第三,建立健全职权范围内无须征得个体同意即可处理个人信息的目录清单。基于相关法律法规和政策文件规定,对个人信息的处理具有“告知豁免”的情况。比如,《个人信息保护法》第13条第三款规定“为履行法定职责或者法定义务所必须”时,不需取得个人同意,即可处理相关个人信息。因此,可以进一步对标对表,建立健全职权范围内可处理的个人信息列表清单。
个人信息或数据的价值在于对数据的二次甚至是多次挖掘,其依赖于数据的海量汇集与沉淀[11]。为实现这个目标,需要有效探索单套制与双套制的平衡。
其一,合理区分可以探索单套制与必须适用双套制的情形。理想状态下的单套制相较于传统纸质归档或电子纸质双重归档的模式,简化了流程、降低了负担。但信息技术本身又如一把双刃剑,在安全可靠、长期保存等方面引发一系列争议。笔者认为,不能因为电子档案的高效便捷,就认为纸质档案丧失了价值意义。相反,正是因为纸质档案能够有效固定某个时期某个节点的某些信息要素,也正是因为其不便于流通、随意传阅的特性,才让其成了能够承载历史、经得起考验、独特且珍贵的第一手材料。因此,应基于安全、可操作性等方面,有效拟合纸质档案和电子档案各自的优势,对于简单、重复的一般档案工作,可以探索运用单套制模式有效提升效能;对于重要、长期的关键档案工作,采取双套制的模式进行妥善管理。

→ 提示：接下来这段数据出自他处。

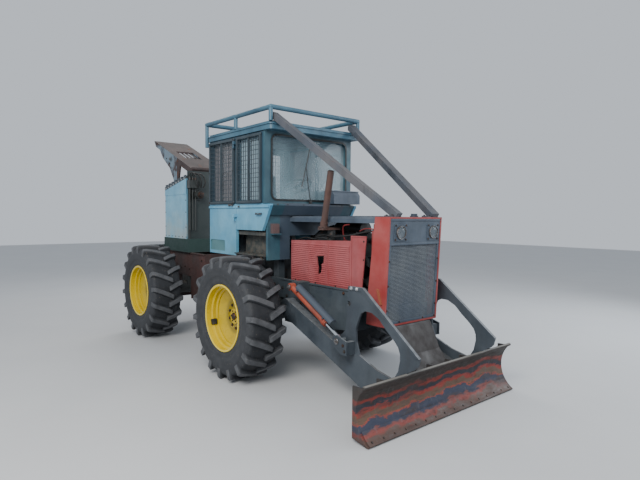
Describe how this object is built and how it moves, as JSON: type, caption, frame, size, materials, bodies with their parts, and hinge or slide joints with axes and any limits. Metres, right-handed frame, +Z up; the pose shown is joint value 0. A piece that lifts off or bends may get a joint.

其二,持续探索单套制下档案工作科学技术的优化更新。要有效优化升级现有的匿名化、防泄露技术,加强相关工作保密标准。对于已收集并集约管理的个人信息,可以分别准备原始数据、去标识化数据、匿名化数据、脱敏数据等不同的数据集。比如,可以根据使用对象提供不同规模、不同层次的数据,对政府授权研究机构、普通高校科研院所、民企和民间机构等单位提供帮助,助力数据间的共享、融通。不断挖掘数据价值,规范数据使用标准,对整合后的数据开展合理利用。